--- start ---
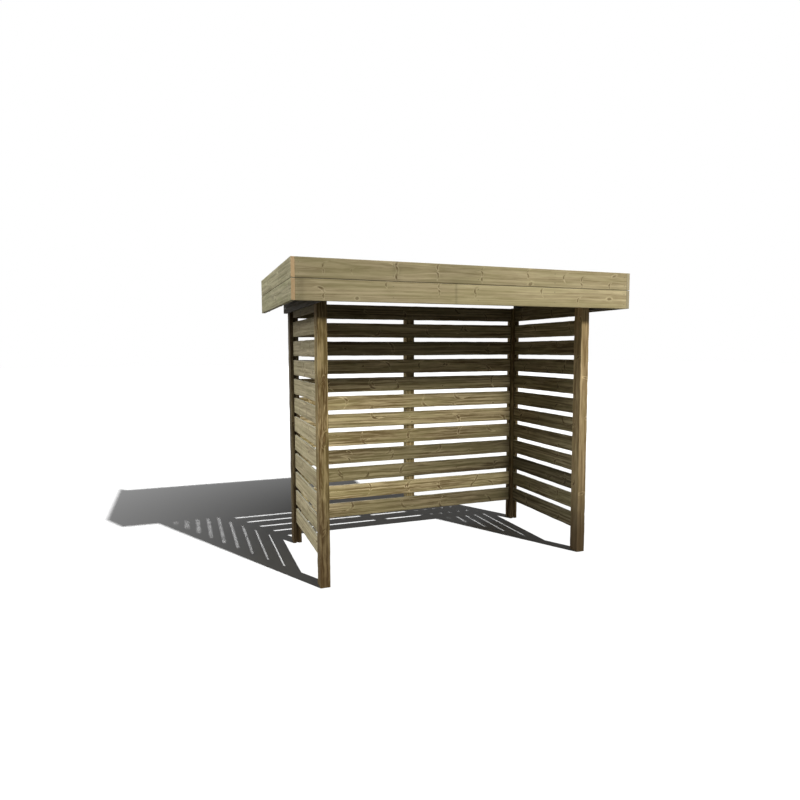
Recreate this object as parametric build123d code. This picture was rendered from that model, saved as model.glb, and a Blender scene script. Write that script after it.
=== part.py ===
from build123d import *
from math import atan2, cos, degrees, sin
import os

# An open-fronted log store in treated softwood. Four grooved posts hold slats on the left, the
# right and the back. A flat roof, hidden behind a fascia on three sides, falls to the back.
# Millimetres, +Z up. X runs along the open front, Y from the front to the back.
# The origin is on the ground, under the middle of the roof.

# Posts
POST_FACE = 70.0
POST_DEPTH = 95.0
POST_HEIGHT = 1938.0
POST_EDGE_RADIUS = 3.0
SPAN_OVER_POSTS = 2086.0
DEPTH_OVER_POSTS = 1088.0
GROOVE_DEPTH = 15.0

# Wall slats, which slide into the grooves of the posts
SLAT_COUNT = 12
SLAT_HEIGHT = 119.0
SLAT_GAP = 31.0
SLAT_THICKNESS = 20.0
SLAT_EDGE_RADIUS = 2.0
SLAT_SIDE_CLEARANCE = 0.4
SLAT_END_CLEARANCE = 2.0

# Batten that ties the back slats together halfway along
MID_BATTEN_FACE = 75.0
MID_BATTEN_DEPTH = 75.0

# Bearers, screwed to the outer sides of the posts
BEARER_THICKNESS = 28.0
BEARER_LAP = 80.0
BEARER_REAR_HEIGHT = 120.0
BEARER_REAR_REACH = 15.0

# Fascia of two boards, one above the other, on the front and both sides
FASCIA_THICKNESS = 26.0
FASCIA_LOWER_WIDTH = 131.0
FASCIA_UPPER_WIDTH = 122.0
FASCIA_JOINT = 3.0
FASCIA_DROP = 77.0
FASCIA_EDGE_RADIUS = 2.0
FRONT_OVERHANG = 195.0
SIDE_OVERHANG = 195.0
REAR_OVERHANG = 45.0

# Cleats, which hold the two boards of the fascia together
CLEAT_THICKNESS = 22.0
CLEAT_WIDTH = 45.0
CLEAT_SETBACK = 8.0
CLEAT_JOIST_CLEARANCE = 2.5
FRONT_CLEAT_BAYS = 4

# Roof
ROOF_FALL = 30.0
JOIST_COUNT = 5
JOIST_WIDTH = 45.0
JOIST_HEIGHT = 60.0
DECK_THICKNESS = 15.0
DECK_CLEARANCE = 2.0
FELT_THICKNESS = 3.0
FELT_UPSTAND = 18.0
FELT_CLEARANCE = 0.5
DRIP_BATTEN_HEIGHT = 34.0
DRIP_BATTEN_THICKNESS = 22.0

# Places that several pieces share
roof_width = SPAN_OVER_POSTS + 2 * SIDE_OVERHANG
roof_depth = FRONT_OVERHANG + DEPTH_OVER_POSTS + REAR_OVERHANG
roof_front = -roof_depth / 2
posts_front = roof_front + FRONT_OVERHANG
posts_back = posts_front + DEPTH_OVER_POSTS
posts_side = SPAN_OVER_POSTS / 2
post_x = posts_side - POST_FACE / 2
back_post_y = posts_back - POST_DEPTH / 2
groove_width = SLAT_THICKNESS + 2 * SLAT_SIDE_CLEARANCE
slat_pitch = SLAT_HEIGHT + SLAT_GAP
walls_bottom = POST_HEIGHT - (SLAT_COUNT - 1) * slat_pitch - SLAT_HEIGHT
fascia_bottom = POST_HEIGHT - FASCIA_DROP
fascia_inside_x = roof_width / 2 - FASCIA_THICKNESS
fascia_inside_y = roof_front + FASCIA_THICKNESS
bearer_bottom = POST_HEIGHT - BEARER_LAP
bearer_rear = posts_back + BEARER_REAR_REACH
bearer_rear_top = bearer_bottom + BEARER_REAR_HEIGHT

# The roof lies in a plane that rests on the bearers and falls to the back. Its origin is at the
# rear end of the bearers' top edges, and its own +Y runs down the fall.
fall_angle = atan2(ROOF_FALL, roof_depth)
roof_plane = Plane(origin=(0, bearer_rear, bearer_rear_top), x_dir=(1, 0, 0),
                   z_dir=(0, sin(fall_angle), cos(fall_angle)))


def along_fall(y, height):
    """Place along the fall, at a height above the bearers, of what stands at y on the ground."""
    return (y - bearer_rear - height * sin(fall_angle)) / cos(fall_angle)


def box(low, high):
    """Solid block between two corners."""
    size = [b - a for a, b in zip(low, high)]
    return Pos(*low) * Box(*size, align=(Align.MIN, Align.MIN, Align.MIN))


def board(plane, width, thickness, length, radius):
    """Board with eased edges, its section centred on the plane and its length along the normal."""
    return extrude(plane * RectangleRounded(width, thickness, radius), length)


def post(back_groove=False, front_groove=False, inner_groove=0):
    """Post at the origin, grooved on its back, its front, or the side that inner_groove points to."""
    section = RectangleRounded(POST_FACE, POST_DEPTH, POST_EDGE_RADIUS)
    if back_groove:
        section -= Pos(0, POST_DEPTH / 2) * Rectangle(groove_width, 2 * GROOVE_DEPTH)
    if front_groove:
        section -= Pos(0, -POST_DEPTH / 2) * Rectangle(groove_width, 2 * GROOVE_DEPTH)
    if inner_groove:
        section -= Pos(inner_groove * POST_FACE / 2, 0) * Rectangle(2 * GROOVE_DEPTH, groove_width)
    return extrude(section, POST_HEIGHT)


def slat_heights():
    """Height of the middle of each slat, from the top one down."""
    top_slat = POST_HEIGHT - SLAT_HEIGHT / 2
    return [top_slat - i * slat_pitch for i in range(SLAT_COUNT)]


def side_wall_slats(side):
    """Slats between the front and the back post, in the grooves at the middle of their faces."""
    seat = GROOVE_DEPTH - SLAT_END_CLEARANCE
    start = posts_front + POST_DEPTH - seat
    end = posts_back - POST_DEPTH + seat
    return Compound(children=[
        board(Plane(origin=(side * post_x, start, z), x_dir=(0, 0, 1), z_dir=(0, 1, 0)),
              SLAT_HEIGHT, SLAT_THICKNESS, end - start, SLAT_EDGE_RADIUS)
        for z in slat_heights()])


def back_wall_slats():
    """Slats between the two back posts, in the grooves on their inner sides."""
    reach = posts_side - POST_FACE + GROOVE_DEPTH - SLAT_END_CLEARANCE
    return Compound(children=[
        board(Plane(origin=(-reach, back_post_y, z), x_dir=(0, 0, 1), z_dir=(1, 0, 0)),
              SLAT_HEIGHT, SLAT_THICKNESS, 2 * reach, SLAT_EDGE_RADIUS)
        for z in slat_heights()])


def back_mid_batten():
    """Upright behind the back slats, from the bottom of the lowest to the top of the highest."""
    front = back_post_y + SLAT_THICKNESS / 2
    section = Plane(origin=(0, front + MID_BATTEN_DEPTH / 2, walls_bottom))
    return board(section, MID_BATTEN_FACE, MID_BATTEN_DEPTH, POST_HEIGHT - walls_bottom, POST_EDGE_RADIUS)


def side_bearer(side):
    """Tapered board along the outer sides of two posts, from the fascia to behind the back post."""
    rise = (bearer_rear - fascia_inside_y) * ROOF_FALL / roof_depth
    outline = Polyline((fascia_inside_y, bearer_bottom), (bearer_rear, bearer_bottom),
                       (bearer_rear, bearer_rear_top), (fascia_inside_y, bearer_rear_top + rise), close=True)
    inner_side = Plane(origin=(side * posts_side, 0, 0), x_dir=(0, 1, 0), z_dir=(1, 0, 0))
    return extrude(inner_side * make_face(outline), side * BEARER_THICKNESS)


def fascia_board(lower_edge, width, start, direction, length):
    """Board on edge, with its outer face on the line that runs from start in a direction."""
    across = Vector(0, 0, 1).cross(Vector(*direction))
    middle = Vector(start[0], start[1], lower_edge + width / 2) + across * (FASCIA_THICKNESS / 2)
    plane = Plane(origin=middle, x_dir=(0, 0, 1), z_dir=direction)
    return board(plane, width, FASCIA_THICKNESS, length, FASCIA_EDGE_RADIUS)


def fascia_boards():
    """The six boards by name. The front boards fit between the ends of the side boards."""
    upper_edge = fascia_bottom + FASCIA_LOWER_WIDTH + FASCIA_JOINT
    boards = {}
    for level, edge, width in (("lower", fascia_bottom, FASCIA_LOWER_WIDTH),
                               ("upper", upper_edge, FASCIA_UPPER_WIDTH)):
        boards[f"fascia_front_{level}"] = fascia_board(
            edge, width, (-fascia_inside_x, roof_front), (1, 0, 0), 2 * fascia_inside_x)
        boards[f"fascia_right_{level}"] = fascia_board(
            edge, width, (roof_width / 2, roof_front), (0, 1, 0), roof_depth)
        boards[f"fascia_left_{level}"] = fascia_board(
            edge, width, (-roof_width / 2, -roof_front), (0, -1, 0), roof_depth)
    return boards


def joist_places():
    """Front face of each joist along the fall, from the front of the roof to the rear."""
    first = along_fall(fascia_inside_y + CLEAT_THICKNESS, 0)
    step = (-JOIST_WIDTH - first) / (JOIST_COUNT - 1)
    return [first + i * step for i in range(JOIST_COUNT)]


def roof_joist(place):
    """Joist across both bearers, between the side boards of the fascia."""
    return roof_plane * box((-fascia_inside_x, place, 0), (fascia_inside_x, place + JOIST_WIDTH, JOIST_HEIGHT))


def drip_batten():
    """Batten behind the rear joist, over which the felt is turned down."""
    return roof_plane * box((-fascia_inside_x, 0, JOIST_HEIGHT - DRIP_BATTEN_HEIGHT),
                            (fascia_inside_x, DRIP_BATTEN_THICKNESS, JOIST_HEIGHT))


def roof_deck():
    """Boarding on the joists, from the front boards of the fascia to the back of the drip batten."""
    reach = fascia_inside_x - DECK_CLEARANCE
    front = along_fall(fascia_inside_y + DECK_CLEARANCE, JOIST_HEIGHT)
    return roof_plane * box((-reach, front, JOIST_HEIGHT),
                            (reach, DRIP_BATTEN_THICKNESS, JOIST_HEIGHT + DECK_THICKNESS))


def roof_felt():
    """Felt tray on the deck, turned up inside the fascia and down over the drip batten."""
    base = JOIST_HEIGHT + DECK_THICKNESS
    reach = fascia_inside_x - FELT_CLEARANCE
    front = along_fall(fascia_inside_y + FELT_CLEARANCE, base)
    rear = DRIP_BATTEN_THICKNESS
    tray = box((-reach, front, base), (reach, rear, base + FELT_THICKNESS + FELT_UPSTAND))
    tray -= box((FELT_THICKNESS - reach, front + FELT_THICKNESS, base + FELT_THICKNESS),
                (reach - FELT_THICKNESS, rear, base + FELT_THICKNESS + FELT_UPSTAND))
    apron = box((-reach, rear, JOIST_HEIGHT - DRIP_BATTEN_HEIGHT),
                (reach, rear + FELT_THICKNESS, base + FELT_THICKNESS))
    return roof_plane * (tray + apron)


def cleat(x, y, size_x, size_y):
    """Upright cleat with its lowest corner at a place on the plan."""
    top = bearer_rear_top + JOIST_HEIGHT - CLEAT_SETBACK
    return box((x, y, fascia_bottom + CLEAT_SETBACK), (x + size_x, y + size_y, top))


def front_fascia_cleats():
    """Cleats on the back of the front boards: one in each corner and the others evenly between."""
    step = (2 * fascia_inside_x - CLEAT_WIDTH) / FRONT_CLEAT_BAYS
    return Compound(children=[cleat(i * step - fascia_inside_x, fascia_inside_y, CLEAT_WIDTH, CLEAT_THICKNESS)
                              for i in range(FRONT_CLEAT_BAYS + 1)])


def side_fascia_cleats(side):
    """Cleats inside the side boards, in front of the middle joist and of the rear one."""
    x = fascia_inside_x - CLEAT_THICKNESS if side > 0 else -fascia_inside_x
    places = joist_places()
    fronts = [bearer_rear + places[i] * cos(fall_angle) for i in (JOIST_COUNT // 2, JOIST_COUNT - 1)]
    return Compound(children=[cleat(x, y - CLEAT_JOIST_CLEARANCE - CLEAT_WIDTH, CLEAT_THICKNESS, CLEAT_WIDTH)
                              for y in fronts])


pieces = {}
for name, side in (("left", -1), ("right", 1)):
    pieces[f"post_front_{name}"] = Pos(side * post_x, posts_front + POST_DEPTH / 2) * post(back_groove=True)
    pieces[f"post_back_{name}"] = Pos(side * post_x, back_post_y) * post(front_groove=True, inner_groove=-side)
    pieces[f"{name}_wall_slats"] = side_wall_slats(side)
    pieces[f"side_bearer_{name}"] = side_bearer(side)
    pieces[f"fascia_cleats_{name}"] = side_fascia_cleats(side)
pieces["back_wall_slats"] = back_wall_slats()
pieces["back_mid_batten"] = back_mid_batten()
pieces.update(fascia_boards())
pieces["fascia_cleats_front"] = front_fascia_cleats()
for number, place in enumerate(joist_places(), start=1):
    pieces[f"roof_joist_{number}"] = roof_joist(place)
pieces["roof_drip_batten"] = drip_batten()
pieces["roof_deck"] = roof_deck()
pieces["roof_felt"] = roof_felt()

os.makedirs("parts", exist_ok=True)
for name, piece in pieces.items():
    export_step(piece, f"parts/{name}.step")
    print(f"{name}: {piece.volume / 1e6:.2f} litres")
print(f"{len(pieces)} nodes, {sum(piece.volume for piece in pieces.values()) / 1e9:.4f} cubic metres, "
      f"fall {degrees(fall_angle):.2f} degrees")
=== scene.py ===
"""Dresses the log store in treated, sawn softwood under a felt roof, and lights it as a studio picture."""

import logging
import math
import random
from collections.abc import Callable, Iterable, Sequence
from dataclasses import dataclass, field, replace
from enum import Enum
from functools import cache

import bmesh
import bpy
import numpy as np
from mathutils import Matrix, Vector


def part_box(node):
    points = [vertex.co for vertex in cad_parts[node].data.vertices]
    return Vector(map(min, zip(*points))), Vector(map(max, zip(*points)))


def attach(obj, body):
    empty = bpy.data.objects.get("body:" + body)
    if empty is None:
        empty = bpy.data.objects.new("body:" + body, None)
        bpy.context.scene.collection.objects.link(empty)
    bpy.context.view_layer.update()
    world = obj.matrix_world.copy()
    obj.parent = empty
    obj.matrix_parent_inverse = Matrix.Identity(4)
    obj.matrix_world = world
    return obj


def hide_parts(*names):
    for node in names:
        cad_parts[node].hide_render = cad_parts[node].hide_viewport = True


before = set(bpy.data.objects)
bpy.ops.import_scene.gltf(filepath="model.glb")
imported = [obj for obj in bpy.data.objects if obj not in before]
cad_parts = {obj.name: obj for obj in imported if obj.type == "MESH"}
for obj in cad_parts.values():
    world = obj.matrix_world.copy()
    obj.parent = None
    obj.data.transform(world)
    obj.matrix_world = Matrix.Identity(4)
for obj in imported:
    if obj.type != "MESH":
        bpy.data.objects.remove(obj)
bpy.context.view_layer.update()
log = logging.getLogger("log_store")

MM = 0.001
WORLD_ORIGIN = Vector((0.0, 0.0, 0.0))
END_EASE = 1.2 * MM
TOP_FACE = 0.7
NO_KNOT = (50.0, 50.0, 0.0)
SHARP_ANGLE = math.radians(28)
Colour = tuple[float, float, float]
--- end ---
--- start ---
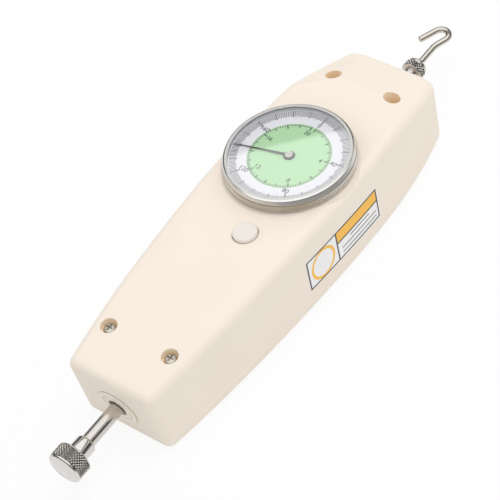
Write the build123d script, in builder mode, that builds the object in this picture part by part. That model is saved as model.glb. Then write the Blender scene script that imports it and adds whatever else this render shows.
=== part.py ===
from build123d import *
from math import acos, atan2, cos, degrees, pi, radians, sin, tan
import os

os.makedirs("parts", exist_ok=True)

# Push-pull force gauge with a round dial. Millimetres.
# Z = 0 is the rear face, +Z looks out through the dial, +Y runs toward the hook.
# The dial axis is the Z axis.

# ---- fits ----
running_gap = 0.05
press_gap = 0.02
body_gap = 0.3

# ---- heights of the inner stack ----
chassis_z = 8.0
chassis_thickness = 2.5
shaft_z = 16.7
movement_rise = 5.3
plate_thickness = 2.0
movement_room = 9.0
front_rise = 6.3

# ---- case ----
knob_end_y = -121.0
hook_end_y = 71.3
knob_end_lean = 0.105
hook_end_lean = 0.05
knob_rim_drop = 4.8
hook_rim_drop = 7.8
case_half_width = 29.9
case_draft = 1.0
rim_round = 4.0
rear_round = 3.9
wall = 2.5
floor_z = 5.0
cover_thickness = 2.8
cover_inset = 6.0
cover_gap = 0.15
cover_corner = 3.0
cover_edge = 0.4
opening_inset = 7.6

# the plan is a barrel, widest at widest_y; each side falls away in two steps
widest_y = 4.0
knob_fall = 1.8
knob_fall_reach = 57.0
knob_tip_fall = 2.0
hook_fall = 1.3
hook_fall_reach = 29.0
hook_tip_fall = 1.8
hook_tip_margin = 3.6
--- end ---
Go through the records. Copy each line where "None" appears.

    if empty is None:
        empty = bpy.data.objects.new("body:" + body, None)
    obj.parent = None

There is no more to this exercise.